New Transparent Electrode Using Ultrathin Gold Film Improves Solar Panels
Researchers from Penn State University have created a new ultrathin metal electrode enabling the creation of semitransparent perovskite solar cells that are highly efficient. The new solar cells can be coupled with traditional silicon cells to boost the performance of both devices significantly. Scientists on the project say their research is a step towards developing completely transparent solar cells.
Completely transparent solar cells could be a game-changing advance in green energy with the ability someday to replace traditional windows in homes and office buildings to generate electricity from sunlight. While traditional solar cells are made from silicon, scientists believe they are approaching the limits of the technology and the ability to make them more efficient. Perovskite cells offer a compelling alternative to the traditional production methods, and by stacking perovskite cells on top of traditional cells, scientists create a more efficient tandem device.
Researchers were able to make electrodes that they describe as almost a few atomic layers of gold. The thin gold layer has high electrical conductivity while not interfering with the cells ability to absorb sunlight. The perovskite cell the team developed has a 19.8 percent efficiency, a record for a semitransparent cell. When it was combined with a traditional silicon solar cell, the tandem device achieved 28.3 percent efficiency, which is a gain from the 23.3 percent efficiency of the silicon cell alone.

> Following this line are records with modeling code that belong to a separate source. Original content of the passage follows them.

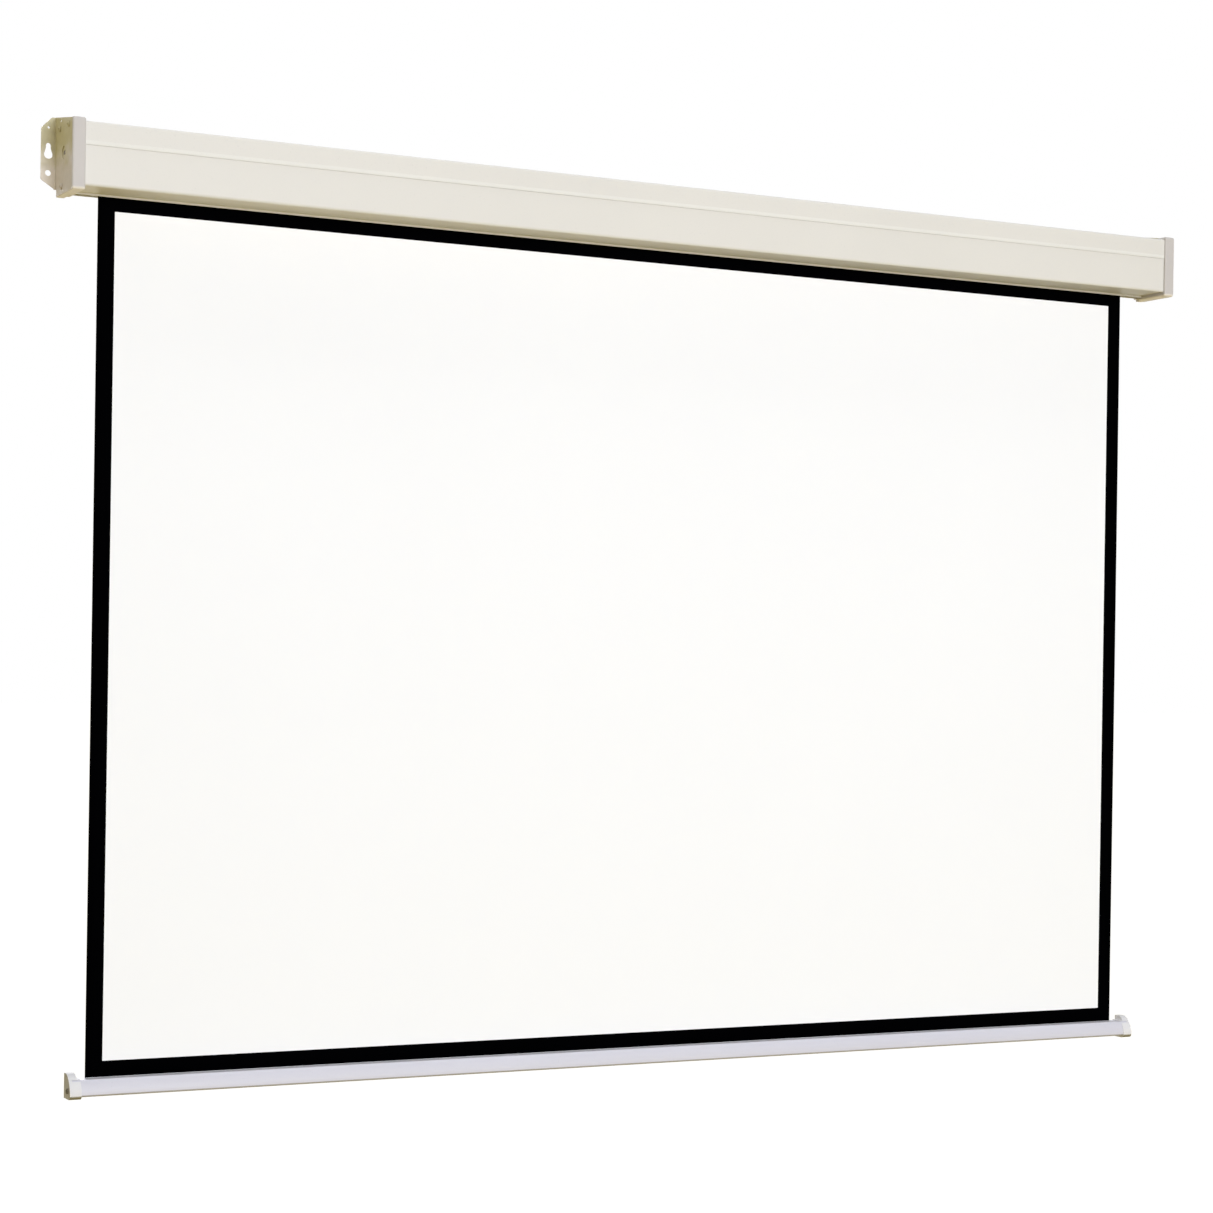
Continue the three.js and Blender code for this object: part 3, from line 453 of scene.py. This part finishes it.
def paint(name, color, roughness, patch, below=None, painted_falloff=False):
    """Satin paint or powder coat: faint cloudy patches and a fine orange peel, with painted
    shade on the faces that look down where a below colour is given, deepening along X
    where asked.
    """
    shader = Shader(name)
    looks_down = LOOKS_DOWN
    # Painted shade: the underside's colour deepens along X and covers less of the lower edge.
    if painted_falloff:
        below = shader.with_painted_falloff(below)
        looks_down = LOOKS_UNDER
    place = shader.place()
    cloud = shader.noise(place, PAINT_CLOUD_SCALE, RICH_DETAIL)
    speck = shader.noise(place, PAINT_SPECK_SCALE)
    grain = shader.noise(place, PAINT_GRAIN_SCALE)
    clouded = shader.shaded(cloud, color, (1 - patch, 1 + patch))
    speckled = shader.spread(speck, 0, 1, PAINT_SPECK_RANGE)
    spotted = shader.mixed(speckled, clouded, scaled(color, PAINT_SPECK_SHARE))
    reach = PAINT_ROUGHNESS_REACH
    return shader.finish(
        Base_Color=shader.painted_shading_below(spotted, below, looks_down),
        Roughness=shader.spread(cloud, roughness - reach, roughness + reach),
        Normal=shader.bump(grain, PAINT_GRAIN_DEPTH, PAINT_GRAIN_STRENGTH),
        Specular_IOR_Level=PAINT_GLOSS,
    )


def plastic(name, color, roughness, gloss=PLASTIC_GLOSS, below=None):
    """Moulded plastic: an even colour with a fine etched grain, with painted shade or light on
    the faces that look down where a below colour is given.
    """
    shader = Shader(name)
    place = shader.place()
    cloud = shader.noise(place, PLASTIC_CLOUD_SCALE)
    grain = shader.noise(place, PLASTIC_GRAIN_SCALE, RICH_DETAIL, PLASTIC_GRAIN_ROUGHNESS)
    reach = PLASTIC_ROUGHNESS_REACH
    return shader.finish(
        Base_Color=shader.painted_shading_below(shader.shaded(cloud, color, PLASTIC_SHARES), below),
        Roughness=shader.spread(grain, roughness - reach, roughness + reach),
        Normal=shader.bump(grain, PLASTIC_GRAIN_DEPTH, PLASTIC_GRAIN_STRENGTH),
        Specular_IOR_Level=gloss,
    )


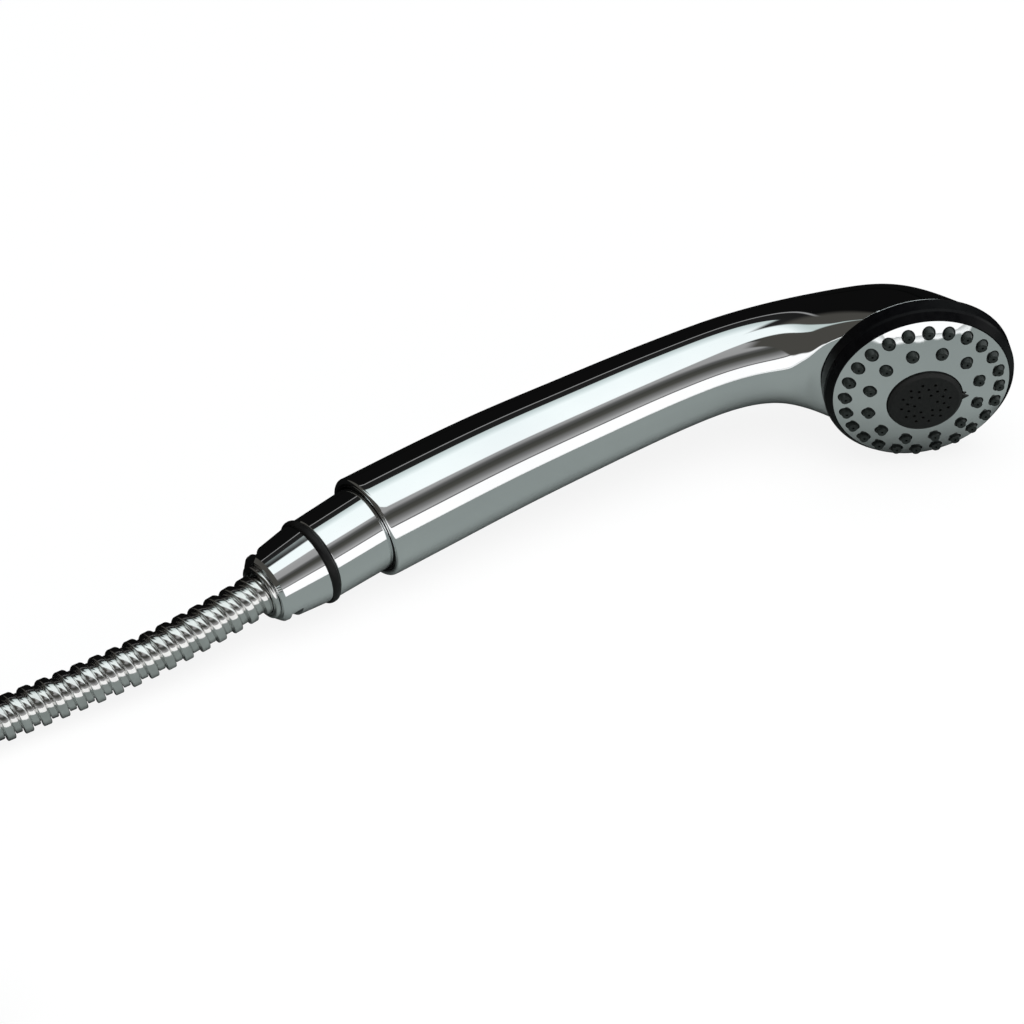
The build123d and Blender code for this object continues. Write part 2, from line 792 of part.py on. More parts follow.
# The far end carries a hexagon nut for the tap, on the coil.
end_rise = 7.2
end_point = Vector(
    coil_centre[0] + coil_radius * cos(radians(end_angle)),
    coil_centre[1] + coil_radius * sin(radians(end_angle)),
    coil_height + 2 * coil_layer + end_rise,
)
end_heading = Vector(-sin(radians(end_angle)), cos(radians(end_angle)), 0)
end_axis = Axis(end_point, end_heading)
end_section = Plane(origin=end_point, x_dir=end_heading, z_dir=(0, 0, 1))
end_sleeve_length = 15.0
end_nut_start = 10.0
end_nut_length = 15.0
end_nut_undercut = 9.7        # room for the tail's flange and the washer
hexagon_flats = 24.0
end_flange = 2.0
end_washer_thickness = 1.8

end_washer_start = end_sleeve_length + end_flange
end_thread_start = end_washer_start + end_washer_thickness

with BuildPart() as end_sleeve:
    with BuildSketch(end_section):
        sleeve(-4.0, end_sleeve_length, 8.4, 7.2)
        with Locations((-4.0, 8.2)):
            Circle(0.8)
    revolve(axis=end_axis)
end_sleeve.part.label = "end_sleeve"

with BuildPart() as end_tail:
    with BuildSketch(end_section):
        sleeve(0.5, end_sleeve_length, 6.6, 4.5)
        sleeve(end_sleeve_length, end_sleeve_length + end_flange, 9.0, 4.5)
    revolve(axis=end_axis)
end_tail.part.label = "end_tail"

with BuildPart() as end_nut:
    nut_plane = Plane(origin=end_point + end_heading * end_nut_start, x_dir=(0, 0, 1), z_dir=end_heading)
    with BuildSketch(nut_plane):
        RegularPolygon(hexagon_flats / 2, 6, major_radius=False, rotation=30)
    extrude(amount=end_nut_length)
    with BuildSketch(end_section):
        outline(
            (end_nut_start - 1, 0),
            (end_nut_start - 1, 8.4 + turning_clearance),
            (end_sleeve_length - 0.1, 8.4 + turning_clearance),
            (end_sleeve_length - 0.1, end_nut_undercut),
            (end_thread_start, end_nut_undercut),
            (end_thread_start, thread_core_radius),
            (end_nut_start + end_nut_length + 1, thread_core_radius),
            (end_nut_start + end_nut_length + 1, 0),
        )
    revolve(axis=end_axis, mode=Mode.SUBTRACT)
    chamfer(end_nut.edges().filter_by(GeomType.LINE, reverse=True).group_by(end_axis)[-1], 0.6)
end_nut.part.label = "end_nut"

with BuildPart() as end_washer:
    with BuildSketch(end_section):
        sleeve(end_washer_start, end_thread_start, 9.1, 5.5)
    revolve(axis=end_axis)
end_washer.part.label = "end_washer"

# ---- Export --------------------------------------------------------------------------------------------
os.makedirs("parts", exist_ok=True)
for piece in (
    handle_shell, inlet_body, water_tube, distribution_core, core_cover, cover_screws, cover_seal,
    face_seal, port_seals, click_spring, jet_disc, centre_screw, grip_ring, face_plate, nozzle_mat,
    swivel_collar, rim_seal, stem_o_rings, stem_circlip, valve_body, valve_poppet, valve_spring,
    flow_limiter, collar_ring, hose_nut, hose_washer, hose_tail, hose_sleeve, hose, hose_coil,
    hose_coil_top, coil_tie, end_sleeve, end_tail, end_nut, end_washer,
):
    export_step(piece.part, f"parts/{piece.part.label}.step")
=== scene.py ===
import json
import math

import bpy
import numpy as np
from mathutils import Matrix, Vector


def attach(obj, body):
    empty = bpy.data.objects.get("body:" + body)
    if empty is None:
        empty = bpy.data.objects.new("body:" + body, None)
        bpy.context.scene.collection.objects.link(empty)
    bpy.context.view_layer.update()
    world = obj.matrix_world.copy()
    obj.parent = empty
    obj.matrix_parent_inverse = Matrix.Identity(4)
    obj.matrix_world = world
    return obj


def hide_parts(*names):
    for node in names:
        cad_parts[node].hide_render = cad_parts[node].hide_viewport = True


# The looks of a handheld shower head with its metal hose. Everything is in metres, in the CAD model's frame:
# +X runs along the handle from the hose to the head, and the spray face looks to -Y.
MM = 0.001

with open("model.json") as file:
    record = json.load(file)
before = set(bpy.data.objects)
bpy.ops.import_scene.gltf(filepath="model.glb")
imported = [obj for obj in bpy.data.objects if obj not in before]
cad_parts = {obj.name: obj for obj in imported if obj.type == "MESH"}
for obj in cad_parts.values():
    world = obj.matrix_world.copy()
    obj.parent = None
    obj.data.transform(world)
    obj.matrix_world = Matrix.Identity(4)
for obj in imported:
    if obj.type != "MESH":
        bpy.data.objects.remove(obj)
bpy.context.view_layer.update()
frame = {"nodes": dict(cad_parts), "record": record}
nodes = frame["nodes"]

# ---- Driving dimensions, as in the CAD model ------------------------------------------------------------
SHELL_WALL = 2.2 * MM
RIM_CENTRE = Vector((-78.88, 36.16, 17.588)) * MM
REST_TILT = math.radians(4.6253)
HOSE_DIAMETER = 14.0 * MM

ALONG = Vector((math.cos(REST_TILT), 0, math.sin(REST_TILT)))
ACROSS = Vector((0, -1, 0))
UP = ALONG.cross(-ACROSS)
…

While a five percent improvement might not sound like much, researchers say a five percent improvement in efficiency is giant. That means you're converting about 50 watts more sunlight for every square meter of solar cell material. Solar farms can consist of thousands of modules, and five percent adds up to a significant amount of electricity.
The new research improved past research in the ultrathin gold film where the film showed promise, but issues creating a uniform layer resulted in poor conductivity. The team got around that problem by using chromium as a seed layer to allow gold form on top in a continuous ultrathin layer with ideal conductive properties.